We have no idea how far we actually hiked as we went beyond the initial Falls Trail we started on. We had a great hike, but the falls were disappointingly small, in fact, we went beyond them because we couldn’t imagine they were the 30′ falls we read in the description of the hike.
We had to find something beautiful, after all, we were in the Appalachian mountains! So up we went and what a work out in the end. And the reward was well worth it. Here are a few pictures of this hike:
Checking out the trail options
So we can remember where we were!
Bill taking a picture of the 30″ falls
The Falls! Can you see them?
So we began our ascent up….
And we made it!
Trying to show the depth and these dogs were tired!
This was our reward!
We didn’t mention, this whole journey also included numerous conversations with Tiffin Service Center. One of the main reasons we felt we needed to upgrade to a motor home was to have a washer and dryer. We are so active and on the go, we need to not waste precious time waiting for washers and dryers! And we had seriously downsized our wardrobe for our “extra lite” and very small 5th wheel. So long story short, while we paid too much to have a 5 year old washer fixed, Tiffin was only trying to save us money.
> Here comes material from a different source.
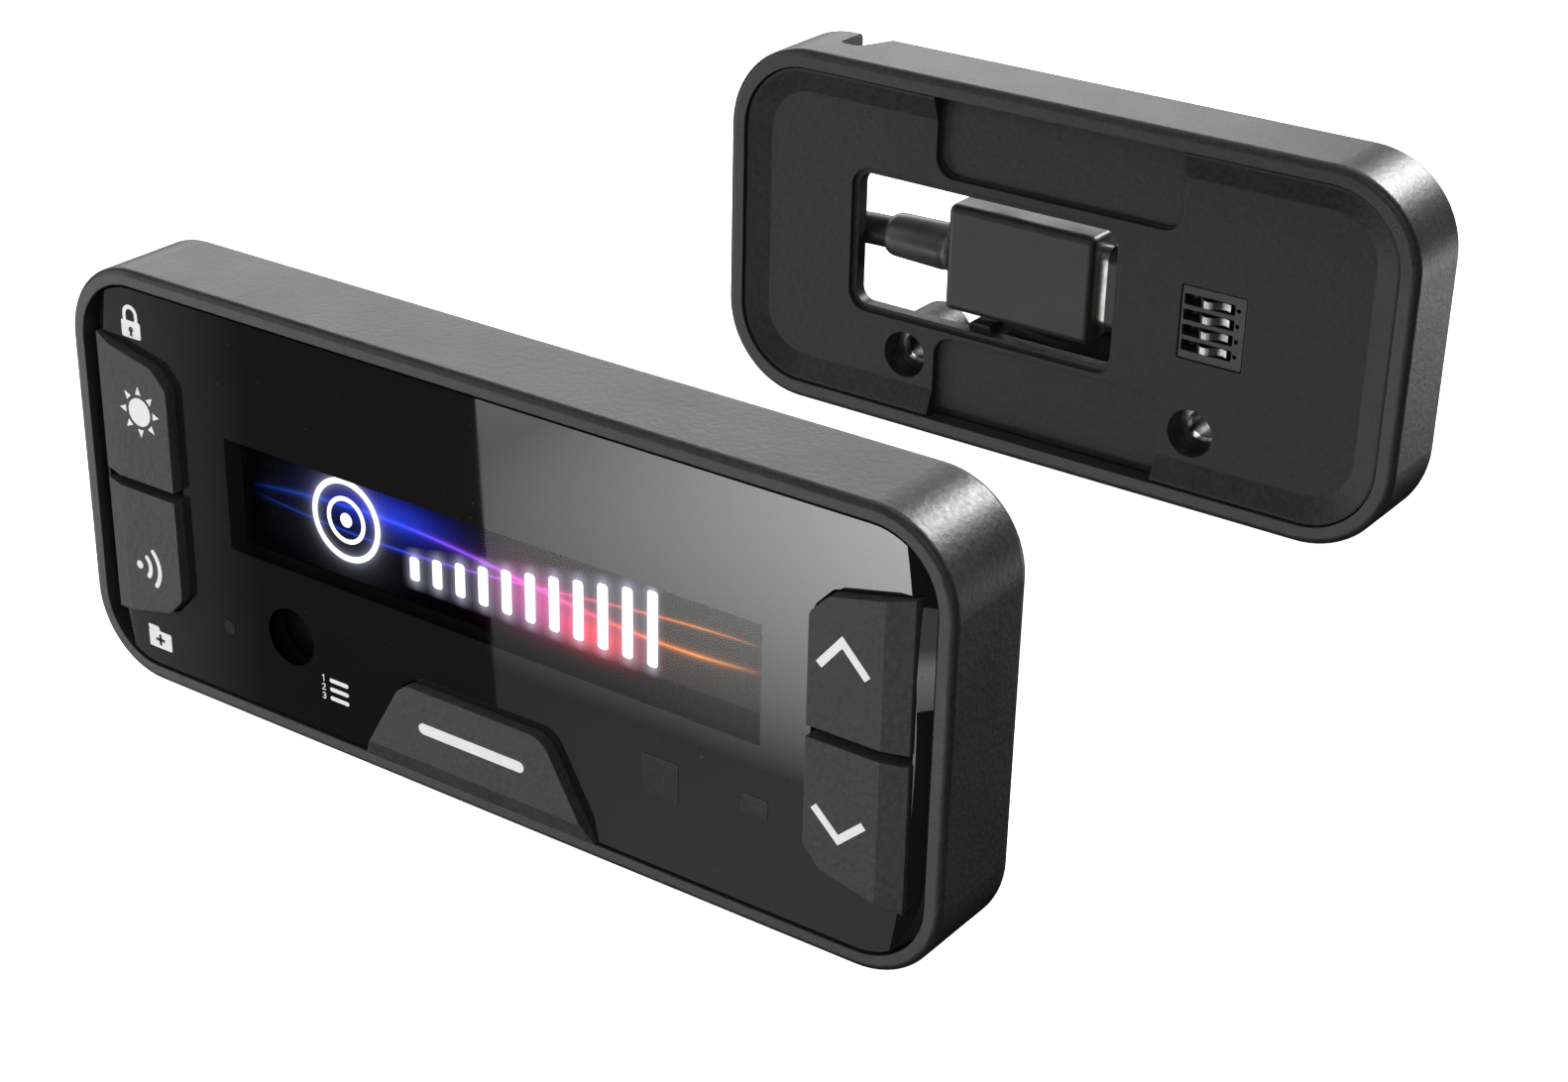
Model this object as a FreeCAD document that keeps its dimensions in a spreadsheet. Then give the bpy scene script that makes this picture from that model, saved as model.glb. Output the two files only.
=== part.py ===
# Radar detector for a car: a display head with five keys, and the wall dock it slides onto.
# Millimetres. X runs across the display, Y from the viewer to the wall, Z up.
# The origin is under the middle of head and dock, at the level that both stand on.
import math
import os

import FreeCAD
import Part
import Sketcher

V = FreeCAD.Vector

doc = FreeCAD.newDocument("RadarDetector")
NODES = {}

DIMENSIONS = [
    # the head's casing
    ("head_wide", 84.0), ("head_tall", 36.35), ("head_deep", 9.4), ("head_corner", 6.94),
    ("head_front", -45.4), ("head_rim", 1.3), ("head_wall", 2.0), ("rim_round", 0.55),
    ("back_round", 1.0), ("cover_thick", 1.4),
    # front lens
    ("lens_sunk", 0.15), ("lens_thick", 1.8), ("lens_gap", 0.25), ("lens_seat", 2.0),
    ("facet_reach", 39.3), ("facet_bow", 89.3), ("facet_deep", 1.0), ("facet_wide", 1.5),
    # keys
    ("key_proud", 0.75), ("key_edge_proud", 0.14), ("key_deep", 2.9), ("key_gap", 0.2),
    ("key_in", 30.86), ("key_out", 39.0), ("key_facet", 37.0), ("key_split", 0.45),
    ("key_high", 12.25), ("key_shoulder", 10.8), ("key_shoulder_in", 32.4), ("key_neck", 9.2),
    ("key_round", 0.9), ("flange_grow", 0.5), ("flange_deep", 0.6), ("flange_back", 2.05),
    ("plunger_r", 1.2), ("plunger_end", 3.65), ("centre_plunger_z", 12.0),
    ("bar_top", 8.95), ("bar_top_half", 6.4), ("bar_chamfer_z", 9.6), ("bar_chamfer_half", 7.4),
    ("bar_low", 16.8), ("bar_low_half", 11.55), ("bar_facet_z", 15.2),
    ("bar_relief_y", 1.6), ("bar_relief_z", 15.7), ("flange_top_half", 7.0), ("flange_top_z", 8.5),
    ("flange_low_half", 11.6),
    # inside the head
    ("bezel_y", 2.02), ("bezel_thick", 0.9), ("oled_x", 0.4), ("oled_z", 1.6),
    ("oled_wide", 57.0), ("oled_tall", 13.4), ("oled_thick", 1.3), ("lit_wide", 52.0),
    ("lit_tall", 9.6), ("lit_thick", 0.25), ("lit_y", 2.05), ("flex_x", 3.0), ("flex_wide", 11.0),
    ("sensor_x", -19.5), ("sensor_z", 9.2), ("sensor_hole_r", 2.6), ("bezel_bar_half", 7.4),
    ("bezel_bar_low", 12.6), ("bezel_bar_z", 8.1),
    ("switch_y", 4.1), ("board_y", 4.8), ("board_thick", 1.0), ("board_wide", 78.0), ("board_tall", 29.0),
    ("post_x", 33.0), ("post_z", 14.6), ("post_r", 1.7), ("post_bore", 0.65), ("cover_y", 8.0),
    ("plateau_wide", 65.6), ("plateau_tall", 27.9), ("plateau_round", 4.8), ("plateau_proud", 0.8),
    ("pad_wide", 25.8), ("pad_in", 8.6), ("pad_out", 13.9), ("pad_proud", 0.7), ("pad_round", 1.8),
    ("lower_pad_wide", 24.4), ("contact_x", 16.9), ("contact_pitch", 1.5), ("contact_r", 0.55),
    # dock
    ("dock_wide", 74.1), ("dock_tall", 36.35), ("dock_deep", 8.8), ("dock_corner", 9.0),
    ("dock_front", 37.35), ("dock_rim", 1.75), ("dock_wall", 2.05), ("dock_round", 0.7),
    ("ledge_y", 3.0), ("plate_gap", 0.15), ("plate_y", 0.3), ("plate_back", 2.95),
    ("slope_in", 2.5), ("floor_y", 1.1), ("pocket_y", 1.9), ("pocket_round", 2.0),
    ("top_pocket_half", 13.35), ("top_pocket_z", 8.26), ("low_pocket_half", 12.6), ("low_pocket_z", 7.95),
    ("window_x", -7.8), ("window_wide", 29.0), ("window_tall", 13.6), ("window_round", 1.4),
    ("window_step", 0.6), ("window_step_deep", 0.5),
    ("screw_x", 16.0), ("screw_z", 10.86), ("sink_r", 2.35), ("sink_y", 3.6), ("screw_hole_r", 1.5),
    ("ring_r", 2.3), ("ring_thick", 0.8), ("boss_r", 3.4), ("boss_y", 8.5),
    ("notch_x", -25.0), ("notch_wide", 4.6), ("notch_y", 4.4),
    ("block_x", 13.96), ("block_wide", 6.55), ("block_tall", 7.1), ("block_y", 1.2), ("block_back", 6.3),
    ("nose_y", 0.6), ("slot_wide", 1.05), ("slot_floor", 2.72),
    ("spring_wide", 0.7), ("spring_thick", 0.16),
    ("dock_board_y", 6.35), ("dock_board_x", 5.2), ("board_screw_x", 25.0), ("board_screw_z", 5.0),
    ("standoff_r", 1.6), ("board_screw_r", 0.75), ("board_screw_cap", 1.3), ("board_cap_thick", 0.7),
    ("dock_board_wide", 23.6), ("dock_board_tall", 14.4),
    ("clip_in", 4.0), ("clip_out", 13.0), ("clip_hidden", 1.1), ("clip_shown", 0.35),
    ("clip_wide", 2.4), ("clip_tall", 2.0), ("clip_round", 0.3), ("clip_deep", 4.0),
    ("keeper_wide", 20.0), ("keeper_tall", 5.2), ("keeper_thick", 1.2), ("keeper_z", 12.6),
    # plug, socket and cord
    ("plug_x", -12.3), ("plug_long", 16.2), ("plug_tall", 10.86), ("plug_thick", 5.4), ("plug_y", 2.0),
    ("plug_round", 0.8), ("tip_tall", 8.25), ("tip_thick", 2.4), ("tip_long", 6.65),
    ("socket_x", 4.95), ("socket_long", 7.35), ("socket_tall", 8.94), ("socket_thick", 3.16),
    ("socket_wall", 0.3), ("relief_long", 7.85), ("relief_r1", 2.15), ("relief_r2", 2.4),
    ("cord_dia", 3.2), ("coil_x", -2.0), ("coil_back", 35.0), ("coil_r", 21.4), ("coil_columns", 3),
    ("coil_layers", 4), ("tie_thick", 0.4), ("tie_wide", 6.0),
]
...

In the end, the aggravation and the fact I did have to wait to do laundry, they refunded us all our money on the repair. We’re now waiting on our special order and we sure hope it works out!
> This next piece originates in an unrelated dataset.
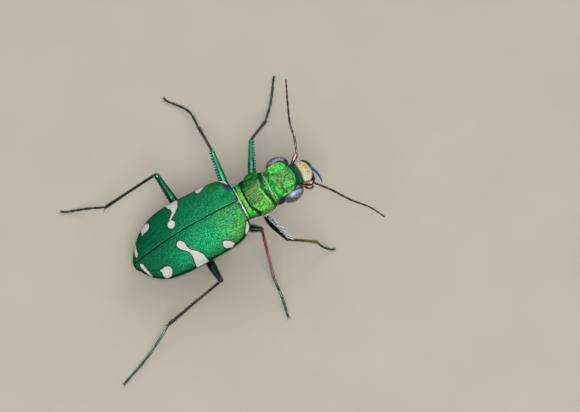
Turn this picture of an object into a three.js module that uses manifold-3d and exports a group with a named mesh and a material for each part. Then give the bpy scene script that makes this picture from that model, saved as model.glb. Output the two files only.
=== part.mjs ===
// A tiger beetle at life size, standing with its head raised, in millimetres.
// +X runs from the tail to the head, +Y to the beetle's left, +Z up, and the feet stand on z = 0.
import * as THREE from "three";
import { mergeVertices } from "three/addons/utils/BufferGeometryUtils.js";
import Module from "manifold-3d";

const wasm = await Module();
wasm.setup();

// Stance of the body: its own axes have x forward from the base of the wing cases and z towards the back.
const BODY_HEIGHT = 3.34;
const BODY_PITCH = THREE.MathUtils.degToRad(10.7);
const BODY_ROLL = THREE.MathUtils.degToRad(2.7);
const GAP = 0.05;

// Wing cases, each a domed shell that ends at the seam between them.
const ELYTRA_LENGTH = 7.95;
const ELYTRA_HALF_WIDTH = 2.46;
const ELYTRA_CROWN = 1.3;
const SHELL_THICKNESS = 0.5;
const RIM_HEIGHT = 0.3;
const SCUTELLUM = { length: 0.44, halfWidth: 0.27, base: 1.1, height: 0.3 };

// Sections across the body: place along it, half width, height of the back, height of the belly.
const PRONOTUM_SECTIONS = [
  [0.08, 1.14, 1.24, -0.5],
  [0.36, 1.24, 1.36, -0.56],
  [0.62, 1.26, 1.22, -0.62],
  [0.95, 1.42, 1.42, -0.68],
  [1.45, 1.53, 1.5, -0.7],
  [1.8, 1.43, 1.3, -0.64],
  [2.02, 1.35, 1.34, -0.56],
  [2.27, 1.25, 1.2, -0.46],
];
const HEAD_SECTIONS = [
  [2.33, 1.18, 1.14, -0.4],
  [2.62, 1.16, 1.22, -0.5],
  [3.1, 1.16, 1.28, -0.56],
  [3.6, 1.15, 1.24, -0.56],
  [4.0, 1.04, 1.12, -0.5],
  [4.26, 0.86, 0.96, -0.42],
];
const CLYPEUS_SECTIONS = [
  [4.31, 0.8, 0.92, 0.12],
  [4.6, 0.74, 0.78, 0.14],
];
const LABRUM_SECTIONS = [
  [4.65, 0.73, 0.74, 0.36],
  [5.05, 0.68, 0.48, 0.14],
  [5.2, 0.52, 0.34, 0.06],
  [5.34, 0.2, 0.2, 0.0],
];
const MESOTHORAX_SECTIONS = [
  [0.02, 0.85, 0.86, -0.78],
  [-0.5, 1.14, 0.86, -1.05],
  [-1.3, 1.64, 0.95, -1.2],
];
const METATHORAX_SECTIONS = [
  [-1.35, 1.66, 0.95, -1.2],
  [-2.6, 1.94, 1.0, -1.25],
  [-3.7, 1.96, 1.0, -1.15],
];
const ABDOMEN_SECTIONS = [
  [-3.76, 1.96, 0.98, -1.1],
  [-5.0, 1.9, 0.82, -1.06],
  [-6.2, 1.6, 0.46, -0.92],
  [-7.1, 1.06, 0.12, -0.7],
  [-7.46, 0.7, -0.02, -0.54],
];
const ABDOMEN_TIP_SECTIONS = [
  [-7.52, 0.7, -0.04, -0.52],
  [-7.85, 0.54, -0.06, -0.44],
  [-8.14, 0.24, -0.1, -0.34],
];

const EYE = {
  centre: [3.52, 1.1, 0.74],
  radii: [0.76, 0.57, 0.56],
  turn: THREE.MathUtils.degToRad(11),
};

// Mouthparts. The left jaw closes over the right one, and the palps are given for the left side.
const LEFT_JAW = [
  [4.38, 0.56, -0.16],
  [4.95, 0.8, -0.12],
  [5.38, 0.46, -0.1],
  [5.58, -0.12, -0.08],
  [5.66, -0.62, -0.1],
  [5.56, -1.08, -0.14],
];
const RIGHT_JAW = [
  [4.38, -0.56, -0.2],
  [4.9, -0.84, -0.3],
  [5.22, -0.66, -0.4],
  [5.36, -0.2, -0.44],
  [5.36, 0.32, -0.46],
  [5.24, 0.84, -0.46],
];
const JAW_RADIUS = 0.17;
const MAXILLARY_PALP = [
  [4.44, 0.6, -0.62],
  [4.74, 0.92, -0.72],
  [5.1, 0.9, -0.84],
];
const LABIAL_PALP = [
  [4.4, 0.22, -0.72],
  [4.75, 0.34, -1.04],
  [5.15, 0.34, -1.12],
];
const PALP_RADIUS = 0.18;

// Feelers: root, end of the root piece, and points on to the tip.
const FEELER_RADIUS = 0.25;
const FEELERS = {
  left: [
    [4.5, 0.9, 0.66],
    [4.96, 1.24, 0.75],
    [5.29, 2.05, 1.01],
    [5.51, 3.11, 1.27],
    [5.98, 4.42, 1.17],
    [6.7, 6.36, 0.33],
  ],
  right: [
    [4.5, -0.87, 0.62],
    [5.04, -1.13, 0.74],
    [5.83, -2.26, 1.1],
    [6.67, -3.6, 1.21],
    [7.55, -4.6, 0.99],
    [8.09, -5.47, 0.52],
  ],
};

// Legs. A hip is in the body's own axes, for the left side, and the other joints are in the beetle's frame.
// Bow is how far a foot's middle swings off the straight line from ankle to toe.
const HIPS = {
  front: [1.08, 0.8, -0.98],
  middle: [-0.42, 0.95, -1.3],
  hind: [-3.6, 1.05, -1.4],
};
const LEGS = {
  front_left: { knee: [2.74, 4.13, 3.4], ankle: [4.68, 5.95, 1.0], toe: [6.87, 9.1], bow: 0.1 },
  front_right: { knee: [1.65, -3.85, 4.2], ankle: [3.7, -3.93, 1.9], toe: [5.02, -4.25], bow: 0.05 },
  middle_left: { knee: [0.08, 4.66, 3.2], ankle: [0.47, 7.63, 0.75], toe: [-0.58, 10.96], bow: 0.5 },
  middle_right: { knee: [0.31, -2.59, 4.6], ankle: [0.11, -4.76, 1.2], toe: [-0.04, -7.31], bow: 0.1 },
  hind_left: { knee: [-4.2, 4.36, 4.1], ankle: [-7.83, 4.75, 1.5], toe: [-10.44, 6.34], bow: 0.2 },
  hind_right: { knee: [-3.59, -4.41, 3.8], ankle: [-7.63, -4.68, 1.1], toe: [-11.93, -6.84], bow: 0.1 },
};
const COXA_RADII = [0.44, 0.37, 0.26];
const COXA_DROP = 0.06;
const TROCHANTER_RADIUS = 0.25;
const TROCHANTER_LENGTH = 0.42;
const FEMUR_RADII = [0.27, 0.33, 0.32, 0.28, 0.26];
const FEMUR_BOW = 0.06;
const TIBIA_START = 0.46;
const TIBIA_RADIUS = 0.25;
const TARSUS_RADIUS = 0.24;
const TARSUS_SINK = 0.2;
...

So now our focus is on our arrival to the Fredericksburg, VA area and at least two months with our grandson and his parents! We will help get the nursery ready for his sibling, paint the guest room, and just help around the house while we enjoy our little lad, Colin!
Normally, he comes running when we pick him up from day care. This day, he wanted to keep climbing!
Next up, we will celebrate our one year anniversary as full-timers. We sold our “dream” Florida pool home on July 16, 2014. We don’t miss it at all!